Write out exactly the lines between the line containing "for name, area, body" and the line containing "shown = obj.evaluated_get(depsgraph)", including both of those lines, and nothing more.

Material >>
## BEGIN

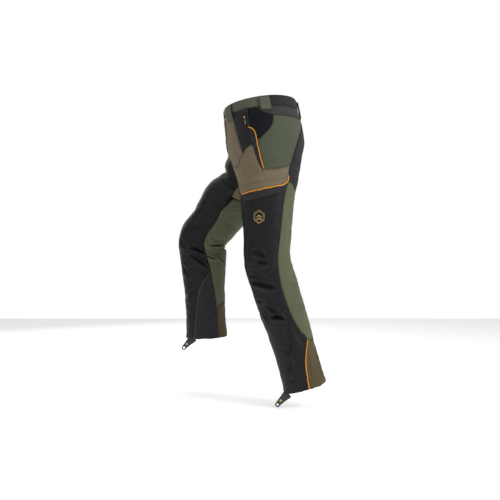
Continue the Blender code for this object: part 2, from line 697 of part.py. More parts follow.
PELVIS = {
    "front_panel": (BROWN, "front_top pocket_front_edge front_hem front_hem_middle middle_front"),
    "pocket_front": (BLACK, "pocket_top zip_front_upper pocket_front_hem pocket_front_edge"),
    "pocket_zip": (
        NAVY_MESH,
        "zip_top zip_back_upper zip_back_lower zip_end zip_front_lower zip_front_upper",
    ),
    "pocket_side": (BLACK, "pocket_side_top yoke_side pocket_side_edge zip_back_upper"),
    "hip_panel": (
        HIP_GREEN,
        "yoke_hem hip_back hip_back_lower hip_hem zip_back_lower pocket_side_edge",
    ),
    "seat": (BLACK, "yoke_centre middle_seat under_seat_top hip_back"),
    "under_seat": (
        BLACK,
        "under_seat_top middle_under_seat inner_thigh_back seat_hem side_back hip_back_lower",
    ),
    "side_panel": (
        BROWN,
        "front_hem pocket_front_hem zip_front_lower zip_end hip_hem side_back cargo cargo_end"
        " groin_outer",
    ),
    "vent_mesh": (NAVY_MESH, "cargo vent_back vent_hem vent_end"),
    "groin_front": (SHELL_BLACK, "front_hem_middle groin_outer groin_hem groin_inner middle_groin"),
    "inner_thigh": (
        BROWN,
        "middle_crotch middle_crotch_back inner_thigh_back inner_thigh_hem thigh_inner_upper"
        " groin_inner",
    ),
}

for side in ("left", "right"):
    for name, (look, seams) in PELVIS.items():
        patch(f"{name}_{side}", side, outline(seams.split()), None, look)

# ---------------------------------------------------------------- thigh, shin and boot tab of each leg

THIGH = {
    "thigh_front": (
        SHELL_BLACK,
        "groin_hem cargo_end vent_end vent_hem thigh_outer knee_top_front thigh_inner"
        " thigh_inner_upper",
    ),
    "back_thigh": (
        LEG_GREEN,
        "seat_hem inner_thigh_hem thigh_inner knee_top_back thigh_outer vent_back",
    ),
    "knee_front": (SHELL_BLACK, "knee_top_front knee_outer knee_end_front knee_inner"),
    "back_knee": (LEG_GREEN, "knee_top_back knee_inner knee_end_back knee_outer"),
}
SHIN = {
    "shin_front": (
        SHELL_BLACK,
        "knee_end_front shin_outer calf_edge hem_shin gusset_front shin_inner",
    ),
    "back_calf": (LEG_GREEN, "knee_end_back shin_inner gusset_back calf_hem shin_outer"),
    "inner_gusset": (NAVY_MESH, "gusset_front hem_gusset gusset_edge gusset_back"),
    "hem_panel": (CALF_BROWN, "calf_hem gusset_edge hem_calf calf_edge"),
}
# The protective blocks behind the leg's front: (angles, levels)
THIGH_BLOCK = ((45, 158), (1.42, KNEE_TOP - 0.03))
SHIN_BLOCK = ((30, 158), (KNEE_END + 0.03, 2.88))


def block(angles, levels):
    """The outline of a four-sided patch between two angles and two levels."""
    (low, high), (top, bottom) = angles, levels
    corners = [(low, top), (low, bottom), (high, bottom), (high, top)]
    sides = [seam_points((a, b))[:-1] for a, b in zip(corners, corners[1:] + corners[:1])]
    return np.vstack(sides)


def boot_tab(side, parent):
    """A flat rubber strap that hangs forward from the front of the hem, with a hole near its tip."""
    root = Vector(surface(side, BOOT_TAB_SPOT, 3.0)) + Vector((0.0, BOOT_TAB_INSET, -BOOT_TAB_DROP))
    lean = math.radians(BOOT_TAB_LEAN)
    down = Vector((0.0, -math.sin(lean), -math.cos(lean)))
    width = Vector((0.0, math.cos(lean), -math.sin(lean)))
    pivot = joint(f"boot_tab_joint_{side}", root, parent)
    tip = BOOT_TAB_TIP / 2
    sides = [(0.0, BOOT_TAB_ROOT / 2), (0.0, -BOOT_TAB_ROOT / 2)]
    centre = BOOT_TAB_LENGTH - tip
    for step in range(9):
        turn = math.radians(-90 + 180 * step / 8)
        sides.append((centre + tip * math.cos(turn), tip * math.sin(turn)))
    hole = []
    for step in range(14):
        turn = math.tau * step / 14
        hole.append((centre + BOOT_TAB_HOLE * math.cos(turn), BOOT_TAB_HOLE * math.sin(turn)))
    plate(f"boot_tab_{side}", [sides, hole], BOOT_TAB_THICKNESS, axes(root, down, width), pivot, RUBBER)


def pocket_fastener(side):
    """The slider of the hip pocket's zip, and the puller that swings from its lower end."""
    ends = (153.6, 0.25), (154.5, 0.355), (155.4, 0.46)
    middle, down, out = slide_line(side, *ends)
    start = middle - down * POCKET_TRAVEL / 2
    sliding = joint(f"pocket_slider_joint_{side}", start)
    across = down.cross(out)
    slider(f"pocket_slider_{side}", axes(start, across, -down), sliding, COPPER)
    pivot = start + down * (SLIDER_LENGTH / 2 + PULLER_GAP) + out * PULLER_LIFT
    hanging = joint(f"pocket_puller_joint_{side}", pivot, sliding)
    half = SLIDER_WIDTH / 2
    top, tip = PULLER_HEEL, -PULLER_LENGTH
    strap = rounded([(-half, top), (half, top), (half, tip), (-half, tip)], radius=0.0015)
    place = axes(pivot, across, -down)
    plate(f"pocket_puller_{side}", [strap], PULLER_THICKNESS, place, hanging, OLIVE)


for side in ("left", "right"):
    sign = 1.0 if side == "left" else -1.0
    hip = np.array((sign * LEG_CENTRE_X, *np.add(HIP_PIVOT, HIP_SHIFT[side])))
    knee = np.array((sign * LEG_CENTRE_X, LEG_CENTRE_Y, -KNEE_DROP))
    knee = swing(knee, HIP_PIVOT, HIP_SWING[side])
    knee[1:] += HIP_SHIFT[side]
    thigh = joint(f"hip_{side}", hip)
    shin = joint(f"knee_{side}", knee, thigh)
    for pieces, body in ((THIGH, thigh), (SHIN, shin)):
        for name, (look, seams) in pieces.items():
            patch(f"{name}_{side}", side, outline(seams.split()), body, look)
    for name, area, body in (("thigh_pad", THIGH_BLOCK, thigh), ("shin_pad", SHIN_BLOCK, shin)):
        patch(f"{name}_{side}", side, block(*area), body, PAD_WHITE, PAD_THICKNESS, PAD_OFFSET)
    boot_tab(side, shin)
    pocket_fastener(side)
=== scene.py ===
"""Stretch work trousers for forestry in a walking stance: cut, folded, sewn and finished."""

import json
import math

import bpy
import numpy as np
from mathutils import Matrix, Vector
from mathutils.geometry import delaunay_2d_cdt


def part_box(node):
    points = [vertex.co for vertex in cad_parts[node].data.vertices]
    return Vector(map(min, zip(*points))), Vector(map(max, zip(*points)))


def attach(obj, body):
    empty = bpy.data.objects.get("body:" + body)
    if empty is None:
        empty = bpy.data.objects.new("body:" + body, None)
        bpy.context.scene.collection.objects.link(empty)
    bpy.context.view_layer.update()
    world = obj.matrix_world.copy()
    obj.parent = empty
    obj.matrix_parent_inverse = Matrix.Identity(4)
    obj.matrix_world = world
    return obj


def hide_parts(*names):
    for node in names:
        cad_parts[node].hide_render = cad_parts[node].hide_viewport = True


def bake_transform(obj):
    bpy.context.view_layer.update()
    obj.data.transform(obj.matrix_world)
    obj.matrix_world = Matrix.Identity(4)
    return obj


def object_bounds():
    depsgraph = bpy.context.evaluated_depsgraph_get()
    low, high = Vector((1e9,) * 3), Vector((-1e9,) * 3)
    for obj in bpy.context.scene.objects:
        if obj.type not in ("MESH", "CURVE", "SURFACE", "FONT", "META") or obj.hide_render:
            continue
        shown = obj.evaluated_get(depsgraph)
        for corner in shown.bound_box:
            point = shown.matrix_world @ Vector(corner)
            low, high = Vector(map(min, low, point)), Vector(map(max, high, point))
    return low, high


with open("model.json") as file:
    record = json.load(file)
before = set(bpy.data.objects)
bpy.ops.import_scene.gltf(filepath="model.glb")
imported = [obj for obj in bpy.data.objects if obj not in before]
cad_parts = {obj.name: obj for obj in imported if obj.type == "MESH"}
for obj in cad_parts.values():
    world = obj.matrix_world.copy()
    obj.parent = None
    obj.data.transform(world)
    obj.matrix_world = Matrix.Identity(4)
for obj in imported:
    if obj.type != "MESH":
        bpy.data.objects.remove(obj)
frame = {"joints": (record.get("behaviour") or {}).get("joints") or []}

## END

Written answer >>
    for name, area, body in (("thigh_pad", THIGH_BLOCK, thigh), ("shin_pad", SHIN_BLOCK, shin)):
        patch(f"{name}_{side}", side, block(*area), body, PAD_WHITE, PAD_THICKNESS, PAD_OFFSET)
    boot_tab(side, shin)
    pocket_fastener(side)
=== scene.py ===
"""Stretch work trousers for forestry in a walking stance: cut, folded, sewn and finished."""

import json
import math

import bpy
import numpy as np
from mathutils import Matrix, Vector
from mathutils.geometry import delaunay_2d_cdt


def part_box(node):
    points = [vertex.co for vertex in cad_parts[node].data.vertices]
    return Vector(map(min, zip(*points))), Vector(map(max, zip(*points)))


def attach(obj, body):
    empty = bpy.data.objects.get("body:" + body)
    if empty is None:
        empty = bpy.data.objects.new("body:" + body, None)
        bpy.context.scene.collection.objects.link(empty)
    bpy.context.view_layer.update()
    world = obj.matrix_world.copy()
    obj.parent = empty
    obj.matrix_parent_inverse = Matrix.Identity(4)
    obj.matrix_world = world
    return obj


def hide_parts(*names):
    for node in names:
        cad_parts[node].hide_render = cad_parts[node].hide_viewport = True


def bake_transform(obj):
    bpy.context.view_layer.update()
    obj.data.transform(obj.matrix_world)
    obj.matrix_world = Matrix.Identity(4)
    return obj


def object_bounds():
    depsgraph = bpy.context.evaluated_depsgraph_get()
    low, high = Vector((1e9,) * 3), Vector((-1e9,) * 3)
    for obj in bpy.context.scene.objects:
        if obj.type not in ("MESH", "CURVE", "SURFACE", "FONT", "META") or obj.hide_render:
            continue
        shown = obj.evaluated_get(depsgraph)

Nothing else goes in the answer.